Rappelons-le, ce que cherche le philosophe de terrain, c’est bien à comprendre les expériences subjectives, les lectures singulières, les constructions personnelles face au réel. Au-delà des vérités générales et des discours d’experts, nous recueillons les énoncés, bruts, parfois décousus, souvent sporadiques, quand les langues se délient. A partir de ces aperçus qui se dessinent, de ces instantanés plus ou moins organisés, le philosophe de terrain peut déplier les rationalités élaborées et les méthodes mobilisées. En-deçà de l’innovation ou des grandes découvertes, le philosophe documente ces facultés subtiles, faiblement visibles. Ces savoirs alternatifs sont immenses et pluriels. Au philosophe d’en montrer la portée.

Le caractère expérientiel de ces savoirs ne les rend pas moins communicables, réplicables ou généralisables. Des personnes ayant déjà vécu des situations similaires pourront transmettre leurs savoirs à ceux qui en manifestent le besoin. Citons la pair-aidance en médecine, l’entraide entre patients qui vivent où ont vécu des situations similaires, qui repose justement sur la capacité d’un savoir singulier à inspirer et à accompagner.

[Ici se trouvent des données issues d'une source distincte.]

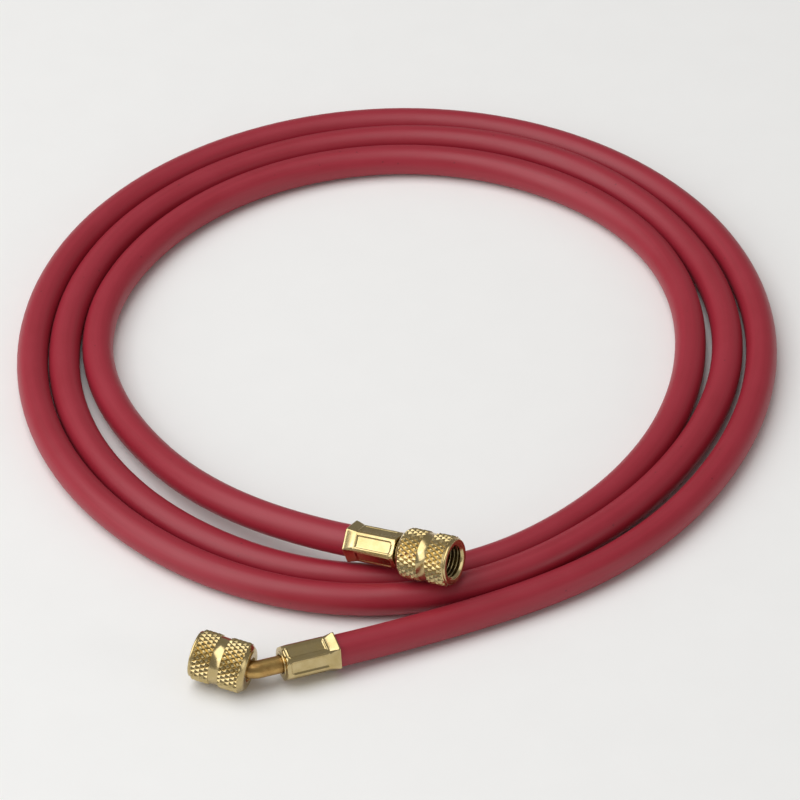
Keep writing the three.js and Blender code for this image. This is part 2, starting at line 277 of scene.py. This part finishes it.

Le travail du philosophe consiste ensuite à rapporter l’expérience au champ scientifique ou à nouer la théorie autour du monde empirique, de sorte à prendre en charge ou à soulager les contraintes et les difficultés vécues dans le réel. Les situations conceptualisées par la philosophie deviennent audibles et peuvent orienter un changement dans les pratiques et politiques. Dans ma recherche, avant d’élaborer les caractéristiques d’un bon espace de soin, j’écoute et j’apprends par exemple les singulières interactions des personnes avec leur environnement, en fonction de leur corps et de leur expérience.

Je découvre à quel point un fauteuil doit pouvoir bouger au sein même d’une chambre, lorsqu’un patient partiellement paralysé me décrit à quel endroit de sa chambre et à quel moment de la journée il demande à être assis, afin de pouvoir contempler les effets de lumière les plus à son goût, donnés par les rayons du soleil ou la couleur des sirènes des ambulances à travers sa fenêtre. Je prends la mesure de l’inaccessibilité réelle des choses alors que des patients me décrivent les gestes complexes qu’ils doivent mettre en place pour saisir leurs affaires quand la perfusion les empêche de lever ou de tendre les bras.

Ces savoirs donnent de l’épaisseur à nos connaissances sur l’accessibilité ou l’architecture. Ils ont la consistance de la vie réelle qui résiste aux théories générales, ils composent avec son caractère changeant et vacillant. Capables de rebondir et de se renouveler dans un monde hétérogène, les savoirs pourraient métamorphoser bon nombre de nos habitudes bancales si on s’en inspirait. Ressources intarissables au pas de côté du philosophe, il serait également bon pour nos solutions et nos décisions politiques de s’en laisser instruire.